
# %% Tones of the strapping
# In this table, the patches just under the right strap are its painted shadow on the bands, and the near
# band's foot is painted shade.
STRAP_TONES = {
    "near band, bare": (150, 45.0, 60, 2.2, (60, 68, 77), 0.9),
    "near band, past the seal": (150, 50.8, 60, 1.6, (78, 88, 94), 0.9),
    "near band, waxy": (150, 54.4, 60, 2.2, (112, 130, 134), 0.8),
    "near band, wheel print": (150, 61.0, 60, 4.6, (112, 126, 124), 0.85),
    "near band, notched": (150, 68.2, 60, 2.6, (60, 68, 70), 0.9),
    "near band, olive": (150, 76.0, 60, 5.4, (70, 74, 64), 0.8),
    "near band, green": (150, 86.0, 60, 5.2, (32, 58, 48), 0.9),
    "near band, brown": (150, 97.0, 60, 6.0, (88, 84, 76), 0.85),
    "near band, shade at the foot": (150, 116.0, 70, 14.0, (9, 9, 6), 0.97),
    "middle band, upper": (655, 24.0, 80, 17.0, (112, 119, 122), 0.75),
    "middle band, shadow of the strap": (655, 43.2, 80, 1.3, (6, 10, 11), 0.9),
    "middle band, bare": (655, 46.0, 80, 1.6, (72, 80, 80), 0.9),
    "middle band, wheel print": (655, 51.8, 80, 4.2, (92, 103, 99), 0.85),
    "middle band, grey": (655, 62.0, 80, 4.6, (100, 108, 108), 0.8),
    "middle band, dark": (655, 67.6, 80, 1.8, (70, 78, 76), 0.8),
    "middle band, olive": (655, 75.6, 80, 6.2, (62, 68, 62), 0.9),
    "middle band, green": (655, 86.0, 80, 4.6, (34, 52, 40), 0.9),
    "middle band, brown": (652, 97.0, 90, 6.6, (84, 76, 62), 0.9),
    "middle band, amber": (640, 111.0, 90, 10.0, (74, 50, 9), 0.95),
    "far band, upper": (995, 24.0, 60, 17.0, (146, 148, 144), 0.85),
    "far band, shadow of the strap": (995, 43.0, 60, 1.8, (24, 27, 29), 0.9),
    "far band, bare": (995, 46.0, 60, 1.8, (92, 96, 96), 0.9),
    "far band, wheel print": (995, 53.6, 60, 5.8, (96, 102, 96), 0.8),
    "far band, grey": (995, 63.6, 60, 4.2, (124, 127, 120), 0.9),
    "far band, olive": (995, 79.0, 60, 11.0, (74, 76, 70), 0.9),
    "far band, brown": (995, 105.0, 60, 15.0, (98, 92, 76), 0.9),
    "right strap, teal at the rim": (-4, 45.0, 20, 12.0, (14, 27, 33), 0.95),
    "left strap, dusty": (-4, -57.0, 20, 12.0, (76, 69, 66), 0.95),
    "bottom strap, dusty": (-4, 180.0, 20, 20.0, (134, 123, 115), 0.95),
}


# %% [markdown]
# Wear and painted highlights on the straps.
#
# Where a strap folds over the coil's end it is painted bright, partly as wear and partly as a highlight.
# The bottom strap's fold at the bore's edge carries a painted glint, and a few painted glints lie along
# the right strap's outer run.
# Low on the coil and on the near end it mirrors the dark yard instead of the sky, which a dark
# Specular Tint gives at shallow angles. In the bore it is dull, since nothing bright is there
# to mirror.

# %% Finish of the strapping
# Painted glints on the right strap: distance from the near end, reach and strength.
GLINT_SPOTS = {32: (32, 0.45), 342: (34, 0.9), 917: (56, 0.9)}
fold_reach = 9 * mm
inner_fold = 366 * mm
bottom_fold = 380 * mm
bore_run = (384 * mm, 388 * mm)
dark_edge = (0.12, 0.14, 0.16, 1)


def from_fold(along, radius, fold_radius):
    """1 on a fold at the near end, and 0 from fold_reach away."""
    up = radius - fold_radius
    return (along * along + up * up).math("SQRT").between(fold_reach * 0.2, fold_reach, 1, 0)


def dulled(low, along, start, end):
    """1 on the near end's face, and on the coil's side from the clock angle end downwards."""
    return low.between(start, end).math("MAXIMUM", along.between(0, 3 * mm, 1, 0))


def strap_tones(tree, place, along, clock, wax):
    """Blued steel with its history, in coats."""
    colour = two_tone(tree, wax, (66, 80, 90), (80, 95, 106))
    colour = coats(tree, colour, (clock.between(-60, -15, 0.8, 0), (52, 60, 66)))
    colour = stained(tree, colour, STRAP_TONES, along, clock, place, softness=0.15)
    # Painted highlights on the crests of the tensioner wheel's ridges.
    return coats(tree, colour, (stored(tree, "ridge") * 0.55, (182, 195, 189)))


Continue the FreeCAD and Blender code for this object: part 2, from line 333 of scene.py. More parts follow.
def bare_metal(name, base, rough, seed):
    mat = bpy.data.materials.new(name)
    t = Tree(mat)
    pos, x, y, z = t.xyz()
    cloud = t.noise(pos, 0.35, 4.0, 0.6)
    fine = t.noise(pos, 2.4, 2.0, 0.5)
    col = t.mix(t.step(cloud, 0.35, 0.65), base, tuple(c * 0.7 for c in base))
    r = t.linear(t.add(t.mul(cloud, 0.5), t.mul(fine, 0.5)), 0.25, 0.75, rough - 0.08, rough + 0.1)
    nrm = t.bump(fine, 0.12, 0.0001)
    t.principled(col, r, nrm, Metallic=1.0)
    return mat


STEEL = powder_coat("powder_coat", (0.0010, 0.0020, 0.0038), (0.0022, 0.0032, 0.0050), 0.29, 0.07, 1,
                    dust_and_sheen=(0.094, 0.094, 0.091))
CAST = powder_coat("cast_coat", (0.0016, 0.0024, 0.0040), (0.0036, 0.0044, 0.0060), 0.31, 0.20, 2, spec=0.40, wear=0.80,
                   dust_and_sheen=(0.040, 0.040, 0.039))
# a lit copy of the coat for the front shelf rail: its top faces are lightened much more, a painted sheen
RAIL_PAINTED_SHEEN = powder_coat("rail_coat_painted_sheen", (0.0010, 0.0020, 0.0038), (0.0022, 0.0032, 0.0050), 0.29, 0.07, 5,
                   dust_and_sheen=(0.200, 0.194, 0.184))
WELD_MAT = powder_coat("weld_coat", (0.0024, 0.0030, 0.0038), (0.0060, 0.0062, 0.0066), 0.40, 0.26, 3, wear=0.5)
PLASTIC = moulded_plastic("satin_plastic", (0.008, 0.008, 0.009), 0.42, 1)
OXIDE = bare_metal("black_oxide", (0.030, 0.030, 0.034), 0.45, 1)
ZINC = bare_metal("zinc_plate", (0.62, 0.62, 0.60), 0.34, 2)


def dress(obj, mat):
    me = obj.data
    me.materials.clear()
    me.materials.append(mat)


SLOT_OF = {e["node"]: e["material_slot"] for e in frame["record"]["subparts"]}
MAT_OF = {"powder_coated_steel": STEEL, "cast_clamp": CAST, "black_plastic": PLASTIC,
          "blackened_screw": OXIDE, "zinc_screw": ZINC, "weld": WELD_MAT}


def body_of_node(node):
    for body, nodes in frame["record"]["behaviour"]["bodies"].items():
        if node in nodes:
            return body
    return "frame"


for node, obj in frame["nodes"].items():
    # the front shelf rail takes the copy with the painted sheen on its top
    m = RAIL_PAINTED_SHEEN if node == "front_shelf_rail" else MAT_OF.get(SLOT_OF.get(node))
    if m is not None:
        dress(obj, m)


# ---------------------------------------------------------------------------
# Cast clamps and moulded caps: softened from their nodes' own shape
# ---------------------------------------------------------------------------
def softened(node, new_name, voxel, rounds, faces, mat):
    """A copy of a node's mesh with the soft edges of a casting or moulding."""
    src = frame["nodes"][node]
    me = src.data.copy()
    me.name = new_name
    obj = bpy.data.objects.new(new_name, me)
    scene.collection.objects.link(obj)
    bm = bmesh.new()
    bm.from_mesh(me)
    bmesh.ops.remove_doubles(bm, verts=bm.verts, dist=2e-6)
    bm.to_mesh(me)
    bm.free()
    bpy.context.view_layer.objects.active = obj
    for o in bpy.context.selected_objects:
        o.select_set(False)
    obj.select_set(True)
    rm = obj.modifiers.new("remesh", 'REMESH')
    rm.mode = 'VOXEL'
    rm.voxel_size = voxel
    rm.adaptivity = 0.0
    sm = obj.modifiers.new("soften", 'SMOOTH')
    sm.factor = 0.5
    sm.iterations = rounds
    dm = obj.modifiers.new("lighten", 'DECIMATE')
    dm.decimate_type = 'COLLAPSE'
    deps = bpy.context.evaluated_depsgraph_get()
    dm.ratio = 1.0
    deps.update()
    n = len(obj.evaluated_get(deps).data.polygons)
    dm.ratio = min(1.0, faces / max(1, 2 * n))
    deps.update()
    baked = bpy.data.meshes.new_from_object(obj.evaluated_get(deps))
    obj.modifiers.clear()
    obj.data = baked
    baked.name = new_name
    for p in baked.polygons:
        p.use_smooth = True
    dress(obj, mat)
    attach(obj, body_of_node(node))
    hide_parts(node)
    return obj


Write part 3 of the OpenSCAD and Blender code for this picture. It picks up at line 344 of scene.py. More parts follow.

▶ [Directive]:
Return exactly the lines from the one containing "hide_parts(node)" through the last line of the records above, both included, and nothing else.

▶ [Result for this task]:
    hide_parts(node)
    return obj


Write part 3 of the OpenSCAD and Blender code for this picture. It picks up at line 344 of scene.py. More parts follow.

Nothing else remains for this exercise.